Baltimore's Three-Week Ransomware Is a Warning for Other Local Governments to Prepare for Cyberattacks
The Baltimore city government's email and other systems have been offline for more than three weeks as the result of a ransomware attack in early May. This is not the first local government to have been the victim of such malware, and it won't be the last.
These attacks can risk human life by hobbling first responders, including police, fire, and ambulance services. If nothing else, the financial cost of these attacks is staggering. An estimate released this week in the Baltimore Sun put the cost of the Baltimore incident at over $18 million. A similar attack on the city of Atlanta cost an estimated $17 million. These costs can stem from the investigation and response to the attack, as well as lost revenues where payment systems are offline.

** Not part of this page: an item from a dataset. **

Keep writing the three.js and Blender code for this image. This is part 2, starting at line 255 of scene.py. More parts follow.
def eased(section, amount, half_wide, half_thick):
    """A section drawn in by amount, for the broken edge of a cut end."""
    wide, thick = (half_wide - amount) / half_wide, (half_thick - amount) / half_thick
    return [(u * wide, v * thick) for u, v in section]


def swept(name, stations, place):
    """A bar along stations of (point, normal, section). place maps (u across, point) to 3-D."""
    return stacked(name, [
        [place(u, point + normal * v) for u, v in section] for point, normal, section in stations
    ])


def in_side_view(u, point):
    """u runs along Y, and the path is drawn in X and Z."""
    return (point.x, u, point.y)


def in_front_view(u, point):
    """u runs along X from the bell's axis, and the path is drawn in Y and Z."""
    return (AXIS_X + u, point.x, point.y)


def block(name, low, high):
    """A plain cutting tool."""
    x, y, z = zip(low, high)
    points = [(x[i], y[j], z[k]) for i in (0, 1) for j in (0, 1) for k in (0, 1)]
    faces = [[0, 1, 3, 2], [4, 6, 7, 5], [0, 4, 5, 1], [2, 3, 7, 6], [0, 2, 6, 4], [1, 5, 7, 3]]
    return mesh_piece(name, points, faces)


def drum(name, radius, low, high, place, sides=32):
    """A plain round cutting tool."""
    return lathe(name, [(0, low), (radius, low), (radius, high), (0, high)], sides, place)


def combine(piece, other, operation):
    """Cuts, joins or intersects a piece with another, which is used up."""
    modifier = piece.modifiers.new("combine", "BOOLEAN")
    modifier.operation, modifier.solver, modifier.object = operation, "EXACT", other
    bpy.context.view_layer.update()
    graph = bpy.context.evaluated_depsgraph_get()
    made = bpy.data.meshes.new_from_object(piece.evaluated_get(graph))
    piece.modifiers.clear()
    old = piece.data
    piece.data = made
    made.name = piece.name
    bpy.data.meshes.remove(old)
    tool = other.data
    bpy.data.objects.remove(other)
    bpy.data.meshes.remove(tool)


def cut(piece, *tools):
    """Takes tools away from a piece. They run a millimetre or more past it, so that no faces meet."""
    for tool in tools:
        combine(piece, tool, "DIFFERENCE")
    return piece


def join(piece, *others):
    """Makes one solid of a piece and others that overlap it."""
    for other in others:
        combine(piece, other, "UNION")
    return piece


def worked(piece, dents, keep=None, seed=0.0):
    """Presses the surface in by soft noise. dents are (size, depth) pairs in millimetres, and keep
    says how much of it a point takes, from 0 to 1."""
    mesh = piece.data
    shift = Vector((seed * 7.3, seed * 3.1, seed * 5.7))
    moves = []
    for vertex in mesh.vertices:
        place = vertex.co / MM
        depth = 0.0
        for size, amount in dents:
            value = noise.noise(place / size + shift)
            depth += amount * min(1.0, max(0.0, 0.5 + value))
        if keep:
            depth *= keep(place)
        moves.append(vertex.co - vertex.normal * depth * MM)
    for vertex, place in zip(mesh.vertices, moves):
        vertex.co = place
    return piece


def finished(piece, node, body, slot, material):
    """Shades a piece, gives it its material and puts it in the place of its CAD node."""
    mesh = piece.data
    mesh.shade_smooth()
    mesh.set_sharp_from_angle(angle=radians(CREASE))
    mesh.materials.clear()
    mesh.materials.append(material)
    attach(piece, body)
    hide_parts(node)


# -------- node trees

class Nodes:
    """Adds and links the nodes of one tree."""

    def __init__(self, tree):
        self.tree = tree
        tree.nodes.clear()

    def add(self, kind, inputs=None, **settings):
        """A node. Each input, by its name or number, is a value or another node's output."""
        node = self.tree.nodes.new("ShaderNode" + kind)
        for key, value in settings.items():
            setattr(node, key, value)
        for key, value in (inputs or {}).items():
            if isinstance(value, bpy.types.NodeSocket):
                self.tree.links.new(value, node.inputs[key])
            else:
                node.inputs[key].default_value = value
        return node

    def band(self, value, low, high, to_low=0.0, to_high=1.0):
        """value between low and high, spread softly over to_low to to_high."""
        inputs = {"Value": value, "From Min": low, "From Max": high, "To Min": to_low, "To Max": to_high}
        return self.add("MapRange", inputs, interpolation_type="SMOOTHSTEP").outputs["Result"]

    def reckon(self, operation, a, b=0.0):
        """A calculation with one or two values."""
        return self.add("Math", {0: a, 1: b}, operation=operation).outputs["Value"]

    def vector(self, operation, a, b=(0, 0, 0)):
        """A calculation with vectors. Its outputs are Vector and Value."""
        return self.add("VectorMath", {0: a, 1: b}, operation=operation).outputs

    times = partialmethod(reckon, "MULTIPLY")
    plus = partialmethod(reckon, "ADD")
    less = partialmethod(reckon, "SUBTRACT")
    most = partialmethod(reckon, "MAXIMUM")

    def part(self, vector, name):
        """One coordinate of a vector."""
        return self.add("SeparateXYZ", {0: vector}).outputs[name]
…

Of course, these costs could be in addition to civil liability associated with the attack. That civil liability may be — but is not always — limited by sovereign immunity or statute. At a minimum, these attacks typically carry with them significant political fallout.
Local governments are favorite targets for cyberattackers, because those governments often do not have as robust cyber defenses as private organizations or are running outdated or unpatched operating systems and software. Further, local governments may not have adequate backup systems, which may compel them to pay the ransom.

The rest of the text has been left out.